Since 1993 the sport of boxing has flourished and grown to unimaginable levels never seen before in Southern California. More than 100 gyms fire up their lights and host dozens of fighters each day of the week except Sundays.
Boxing has become an invisible force in the Southern California landscape and has now spread to Texas, Arizona and Nevada like radiation spread from an Atomic blast. Prizefighting permeates like a blanket over the entire Southwest region of the US and not in niche sport fashion.
Back in the 1990s you could count on one hand the number of boxing gyms in Los Angeles. Las Vegas was another place where three or four gyms provided a place to train. Today both areas have more than four dozen gyms each within their city limits.
Branching Out
De La Hoya started his own promotion company Golden Boy Promotions in 2002 and continues to succeed. He has the top earner in prizefighting with Mexico’s Saul “Canelo” Alvarez who signed a $365 million dollar deal with DAZN.
From Golden Boy promotions spawned Premier Boxing Champions after Al Haymon split from the L.A.-based company and began his own boxing organization.
One of the key directions PBC took was reinvigorating the East Coast and African American prizefighting. They had taken a severe hit when it came to getting exposure in the fight game. Most of the action was taking place in Las Vegas and very little in New York City or the surrounding region.
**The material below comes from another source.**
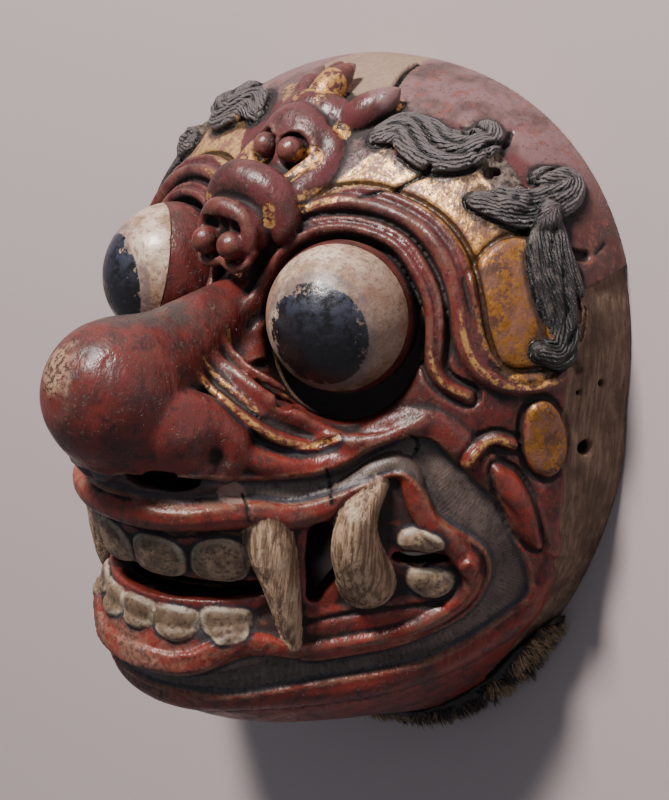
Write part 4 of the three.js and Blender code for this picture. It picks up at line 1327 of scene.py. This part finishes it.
def under_rim(angle, z, proud):
    """Points outside the plain block's rim in the direction of an angle, at height z.

    The block's edge is found by halving a stretch of the ray again and again.
    """
    across, along_y = np.cos(angle), np.sin(angle)
    low = np.full(len(angle), 40.0)
    high = np.full(len(angle), 140.0)
    for _ in range(18):
        middle = (low + high) / 2
        within = block(np.abs(middle * across), middle * along_y, z) < 0
        low = np.where(within, middle, low)
        high = np.where(within, high, middle)
    r = low + proud
    return np.stack([r * across, r * along_y, z], 1)


def hide_base():
    """The leather: one closed section carried along the rim, thinner towards its ends."""
    section = np.array([(1, 0.2), (1, 2.6), (4.5, 3.6), (9, 3.8), (13, 2.8), (15, 1.2), (15, 0.2)])
    turn = np.radians(np.linspace(-90 - HIDE_HALF_ANGLE, -90 + HIDE_HALF_ANGLE, HIDE_RINGS))
    ends = 1 - np.abs(np.linspace(-1, 1, HIDE_RINGS)) ** 14
    rings = []
    for z, proud in section:
        uneven = 0.5 * np.sin(31 * turn + z) + 0.35 * np.sin(57 * turn - 2 * z)
        height = 1 + (z - 1) * (0.35 + 0.65 * ends) * (1 + 0.06 * np.sin(23 * turn))
        thick = np.maximum(proud - 0.2 + uneven * (proud > 1), 0) * (0.15 + 0.85 * ends)
        rings.append(under_rim(turn, height, 0.2 + thick))
    points = np.stack(rings, 1).reshape(-1, 3)
    n = len(section)
    i = np.arange(HIDE_RINGS - 1)[:, None] * n
    j = np.arange(n)[None, :]
    k = (j + 1) % n
    a, b, c, d = (x.ravel() for x in (i + j, i + k, i + n + k, i + n + j))
    faces = np.concatenate([np.stack([a, b, c], 1), np.stack([a, c, d], 1)])
    fan = np.arange(1, n - 1)
    first = np.stack([0 * fan, fan + 1, fan], 1)
    last = (HIDE_RINGS - 1) * n + np.stack([0 * fan, fan, fan + 1], 1)
    return points, np.concatenate([faces, first, last])


def hide_hair(random):
    """Tapered three-sided hairs that lean together in tufts: points, faces, tone and way to the tip."""
    half = math.radians(HIDE_HALF_ANGLE) * 0.985
    tuft_angle = random.uniform(-half, half, TUFTS)
    tuft_z = random.uniform(1, 15, TUFTS)
    angle = random.uniform(-half, half, HAIRS)
    z = 1.2 + 13.2 * random.uniform(0, 1, HAIRS) ** 0.9
    apart = ((angle[:, None] - tuft_angle) * REACH_OF_RIM) ** 2 + (z[:, None] - tuft_z) ** 2
    tuft = apart.argmin(1)
    root = under_rim(angle - math.pi / 2, z, 1.4)
    away = np.stack([np.sin(angle), -np.cos(angle), 0 * angle], 1)
    side = np.stack([np.cos(angle), np.sin(angle), 0 * angle], 1)
    sway = random.uniform(-0.55, 0.55, TUFTS)[tuft] + random.normal(0, 0.16, HAIRS)
    drop = random.uniform(-0.75, 0.15, TUFTS)[tuft] + random.normal(0, 0.14, HAIRS)
    pull = (tuft_angle[tuft] - angle) * REACH_OF_RIM * 0.09
    length = random.uniform(5.0, 7.4, TUFTS)[tuft] * random.uniform(0.7, 1.1, HAIRS)
    length *= 1 - 0.45 * (np.abs(angle) / half) ** 8
    way = 0.8 * away + (sway + pull)[:, None] * side
    way[:, 2] += drop
    way /= np.linalg.norm(way, axis=1, keepdims=True)
    curl = np.stack([0 * angle, 0 * angle, -0.10 + 0 * angle], 1) * length[:, None]
    thick = random.uniform(0.17, 0.3, HAIRS)
    first = np.cross(way, side)
    first /= np.linalg.norm(first, axis=1, keepdims=True)
    second = np.cross(way, first)
    points = np.empty((HAIRS, 3 * HAIR_RINGS + 1, 3))
    share = np.linspace(0, 0.75, HAIR_RINGS)
    for ring, s in enumerate(share):
        middle = root + way * (length * s)[:, None] + curl * s * s
        for corner in range(3):
            turn = corner * 2 * math.pi / 3
            out = first * math.cos(turn) + second * math.sin(turn)
            points[:, 3 * ring + corner] = middle + out * (thick * (1 - 0.6 * s))[:, None]
    points[:, -1] = root + way * length[:, None] + curl
    points[:, :, 2] = np.maximum(points[:, :, 2], 0.25)
    faces = []
    for ring in range(HAIR_RINGS - 1):
        for corner in range(3):
            a, b = 3 * ring + corner, 3 * ring + (corner + 1) % 3
            faces += [(a, b, b + 3), (a, b + 3, a + 3)]
    top = 3 * (HAIR_RINGS - 1)
    tip = 3 * HAIR_RINGS
    faces += [(top, top + 1, tip), (top + 1, top + 2, tip), (top + 2, top, tip), (0, 2, 1)]
    count = 3 * HAIR_RINGS + 1
    faces = (np.array(faces)[None] + count * np.arange(HAIRS)[:, None, None]).reshape(-1, 3)
    black_or_tan = np.sin(7.3 * tuft_angle + 1.1) * 0.35 + random.uniform(0, 1, TUFTS)
    tone = np.clip(black_or_tan[tuft] + random.normal(0, 0.12, HAIRS), 0, 1)
    tips = np.append(np.repeat(share, 3), 1.0)
    return points.reshape(-1, 3), faces, np.repeat(tone, count), np.tile(tips, HAIRS)


# Build the two pieces

near_half = open_up(carve())
far_half = Carving(near_half.g.copy())
far_half.add(FAR_OUTER_LEAF, 0.5)
near_half.add(OUTER_LEAF, 0.5)
damage(near_half)
points, quads = meshed(near_half.g, far_half.g)
mask = mesh_object("mask_visual", points, quads)
thinned(mask, MASK_TRIANGLES)
without_crumbs(mask)
surface = points_of(mask)
for name, values in painted_shapes(surface).items():
    note(mask, name, values)
on_near_side = surface[:, 0] >= 0
for name, steps, low, high in (("edge", 2, -4, 4), ("crease", 4, -7, 7)):
    bend = np.zeros(len(surface))
    for half, chosen in ((near_half, on_near_side), (far_half, ~on_near_side)):
        blurred = spread(np.clip(half.g, low, high), steps)
        plain_field = np.clip(half.g, low, high)
        bend[chosen] = sampled(blurred, surface[chosen]) - sampled(plain_field, surface[chosen])
    note(mask, name, bend if name == "edge" else -bend)
place(mask, surface)
mask.data.shade_smooth()
mask.data.materials.append(painted_wood())
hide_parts("mask")
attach(mask, "root")

base, base_faces = hide_base()
hair, hair_faces, hair_tone, hair_tip = hide_hair(np.random.default_rng(HAIR_SEED))
hide_points = np.vstack([base, hair])
hide = mesh_object("hide_visual", hide_points, np.vstack([base_faces, hair_faces + len(base)]))
note(hide, "tone", np.concatenate([np.full(len(base), 0.1), hair_tone]))
note(hide, "tip", np.concatenate([np.full(len(base), 0.12), hair_tip]))
place(hide, hide_points)
hide.data.shade_smooth()
hide.data.materials.append(haired_hide())
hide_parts("hide_strip")
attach(hide, "root")


# Stage, light and camera: the camera looks down on the lying mask as the photograph does

RIGHT = Vector((0.7145, 0.0705, -0.696)).normalized()
UP_HINT = Vector((-0.2075, 0.9710, -0.1185))
BACK = RIGHT.cross(UP_HINT).normalized()
UP = BACK.cross(RIGHT)
CAMERA_AT = (Vector((534.3, 184.2, 594.5)) + Vector(FRAME_SHIFT)) * MM
PHOTO_LONG_SIDE = 800
FOCAL_LENGTH = 2256  # in the photograph's own units
SENSOR = 36


def plain(name, colour, roughness):
    """A matt, even surface, for the floor alone."""
    material = bpy.data.materials.new(name)
    material.use_nodes = True
    shader = material.node_tree.nodes["Principled BSDF"]
    shader.inputs["Base Color"].default_value = (*colour, 1)
    shader.inputs["Roughness"].default_value = roughness
    return material


bpy.ops.mesh.primitive_plane_add(size=6)
floor = bpy.context.object
floor.name = "floor"
floor.data.materials.append(plain("paper", (0.43, 0.36, 0.36), 0.9))


def lamp(name, way, distance, size, power, colour):
    """A square soft light that faces the mask from the given direction."""
    data = bpy.data.lights.new(name, "AREA")
    data.size = size
    data.energy = power
    data.color = colour
    obj = bpy.data.objects.new(name, data)
    bpy.context.scene.collection.objects.link(obj)
    way = way.normalized()
    obj.location = Vector((0, 0, 0.05)) + way * distance
    obj.rotation_euler = way.to_track_quat("Z", "Y").to_euler()


lamp("key", -0.55 * RIGHT + 1.0 * UP + 0.75 * BACK, 1.6, 0.3, 55, (1, 0.95, 0.9))
lamp("fill", 0.9 * RIGHT + 0.2 * UP + 0.9 * BACK, 2.0, 1.6, 7, (0.9, 0.92, 1))

world = bpy.data.worlds.new("room")
bpy.context.scene.world = world
world.use_nodes = True
world.node_tree.nodes["Background"].inputs["Color"].default_value = (0.75, 0.8, 0.9, 1)
world.node_tree.nodes["Background"].inputs["Strength"].default_value = 0.26

camera_data = bpy.data.cameras.new("camera")
camera_data.sensor_width = SENSOR
camera_data.lens = FOCAL_LENGTH * SENSOR / PHOTO_LONG_SIDE
camera = bpy.data.objects.new("camera", camera_data)
camera.matrix_world = Matrix.Translation(CAMERA_AT) @ Matrix((RIGHT, UP, BACK)).transposed().to_4x4()
bpy.context.scene.collection.objects.link(camera)
bpy.context.scene.camera = camera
In 2010, Haymon had several fighters including Chris Arreola. But soon he was signing multiple boxing prospects, especially after the 2012 London Olympics. Suddenly young fighters like Errol Spence Jr. Keith Thurman, Shawn Porter, Danny Garcia, Deontay Wilder and Daniel Jacobs were showing up on fight cards.
Some fighters failed but most proved to be very talented.
The best of the Haymon-advised fighters was, of course, Floyd “Money” Mayweather who was toppling the older generation of champions and now headed to a collision course with Canelo Alvarez in a battle of undefeated fighters.
Mayweather and Alvarez met in the boxing ring on September 14, 2013.